Press coverage following this decision included juror comments that "a quarter of the proposals" were "complete rubbish"; the "naivety of many proposals" was said to be "devastating" and "shameful". However, members of the media, public and industry organisations, as well as individual jurors identified excellent proposals among the submissions, which effectively engaged with the historical issues. Thomas Brussig, a juror, blamed the jury for its own failure. He claimed that it had not spent sufficient time considering each work (approximately 30 seconds per submission). Other critics blamed the high-bar of only advancing proposals to the second round if they achieved an absolute majority, which was not a legal requirement, as well as the size of the jury for its failure. The participants were disappointed by the cancellation of the competition, and by the outburst of malice against them, and called for a renewed evaluation of the quality of their work.

=== Second Competition ===
On 1 July 2009, the Bundestag Committee on Cultural and Media Affairs voted to run a second competition. In addition to selecting proposals from the first competition, a committee would select approximately ten architects and artists for the second phase. The originally planned information centre was removed from the competition, and information about the events of the Peaceful Revolution was to be reduced.

The new process involved an initial, internationally open round of submissions, followed by a limited contest. A total of 386 proposals were submitted to the open round. An independent committee of experts, including 28 artists, selected participants for the subsequent limited competition. On 3 October 2010 in Berlin, the Federal Government Commissioner for Culture Bernd Neumann announced the results of the competition: three equally ranked prizes, and two marks of recognition were awarded. The three equally ranked prizes were awarded to Stephan Balkenhol, Andreas Meck, and Milla and Partner in collaboration with Sasha Waltz. The two marks of recognition were given to Xavier Veilhan, in collaboration with BP architectures, Paris, and realities:united (Jan and Tim Edler, working with Bjarke Ingels Group, Copenhagen). From 4 to 31 October 2010, all 28 proposals were exhibited in the Martin-Gropius-Bau in a free exhibition.

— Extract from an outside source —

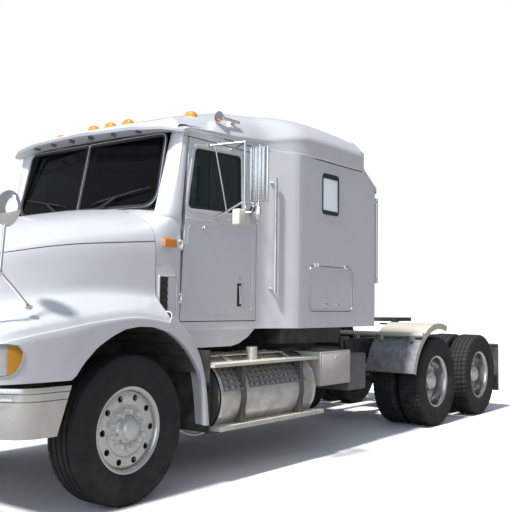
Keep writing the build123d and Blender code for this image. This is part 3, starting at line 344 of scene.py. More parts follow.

The committee recommended that all three winning submissions be revised. On 13 April 2011, the jury announced that it had settled on the revised proposal of Milla and Partner and the choreographer Sasha Waltz.

=== Winning Proposal ===
Sebastian Letz (of Milla and Partner)'s proposal Bürger in Bewegung (Citizens in Motion) is a basin which can be walked into, 50 m long, with 700 sq m of accessible surface area and a total weight of 150 tonnes. At its widest point, the basin is 2.5 m deep; it narrows at its edges, which gently lean upwards. The basin will be positioned on the pedestal of the former National monument, which will be retained. At the core of the construction is a steel support structure. The protest slogans from the Monday demonstrations are written on the upper side of the basin, which is made of bound gravel to reduce the risk of slipping: "Wir sind das Volk. Wir sind ein Volk." (We are the people. We are one people).